I think often we look at "disability" and see what "can't" or what is lacking (the whole idea of the word disability is "dis" - a lack of, apart from or away from the ability to do or be something) instead of seeing the ABILITIES in people who don't have the same skill sets we do. I think we often see those with disability as at a disadvantage instead of seeing the abilities each person has.

 

Elijah has so many abilities - things he is skilled at and can do well that I often envy. Elijah can dance anywhere and everywhere because when he feels and hears a rhythm that moves him, no one can stop him. He doesn't care if anyone is watching. Elijah can memorize and remember things that blow me away. Elijah has the ability to live in the moment like no body I've ever seen. (let me remind you I am talking about ELIJAH, not everyone with Down Syndrome. Elijah has a unique custom made personality just like everyone else!)

 

I gotta tell ya, when I first found out Elijah had Down Syndrome, I grieved. I didn't grieve because I had Elijah - Elijah was just absolutely perfect. I DID, however, grieve the loss of my expectations. I grieved what I thought (but wasn't)  was the loss of abilities. I processed and grieved, and then moved forward. Viewing Elijah, myself or my family as victims was never part of the equation.

    

To be free of the expectations I had,  I also had to let go of the Fear.

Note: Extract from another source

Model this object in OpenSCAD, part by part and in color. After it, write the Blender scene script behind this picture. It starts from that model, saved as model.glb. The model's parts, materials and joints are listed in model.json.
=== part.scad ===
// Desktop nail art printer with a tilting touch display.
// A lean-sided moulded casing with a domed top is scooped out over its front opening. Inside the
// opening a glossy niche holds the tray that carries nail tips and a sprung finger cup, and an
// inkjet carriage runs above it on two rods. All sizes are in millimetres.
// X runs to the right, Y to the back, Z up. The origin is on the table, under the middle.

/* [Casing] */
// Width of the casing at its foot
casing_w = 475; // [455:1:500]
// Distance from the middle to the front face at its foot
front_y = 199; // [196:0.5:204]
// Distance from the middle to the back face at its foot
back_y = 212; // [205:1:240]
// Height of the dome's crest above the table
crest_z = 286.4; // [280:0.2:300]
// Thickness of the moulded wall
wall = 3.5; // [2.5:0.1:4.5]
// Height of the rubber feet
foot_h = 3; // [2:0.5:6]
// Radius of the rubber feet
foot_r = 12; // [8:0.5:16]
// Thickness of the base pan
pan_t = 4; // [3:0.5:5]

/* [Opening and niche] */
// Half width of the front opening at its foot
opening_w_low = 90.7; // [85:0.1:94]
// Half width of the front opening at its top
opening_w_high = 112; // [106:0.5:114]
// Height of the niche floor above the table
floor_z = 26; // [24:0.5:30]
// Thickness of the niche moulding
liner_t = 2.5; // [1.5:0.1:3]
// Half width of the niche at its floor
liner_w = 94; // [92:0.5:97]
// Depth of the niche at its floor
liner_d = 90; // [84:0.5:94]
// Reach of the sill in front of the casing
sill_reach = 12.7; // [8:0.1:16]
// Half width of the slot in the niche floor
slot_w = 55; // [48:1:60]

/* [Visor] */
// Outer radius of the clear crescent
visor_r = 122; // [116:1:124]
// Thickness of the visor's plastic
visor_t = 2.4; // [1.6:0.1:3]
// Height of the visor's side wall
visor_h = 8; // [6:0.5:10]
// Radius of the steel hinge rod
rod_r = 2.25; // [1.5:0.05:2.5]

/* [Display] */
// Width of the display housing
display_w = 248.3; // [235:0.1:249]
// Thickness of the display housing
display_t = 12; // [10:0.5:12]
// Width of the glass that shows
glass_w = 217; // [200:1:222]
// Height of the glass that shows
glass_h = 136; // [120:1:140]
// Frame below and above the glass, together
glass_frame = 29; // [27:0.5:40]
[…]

I had the choice to become a victim of FEAR,

or to LET GO of the UNKNOWN - the thing I FEARED the most.

 

Being a victim of our thoughts and expectations

has the potential to consume us more than any disability or circumstance ever could.

 

There is too much color and beauty in this life to be hanging onto ideas and thoughts that are driven by fear.

So lets be free - free from fear and false expectations, and in doing so lets free others to be all they were created to be, abilities and all.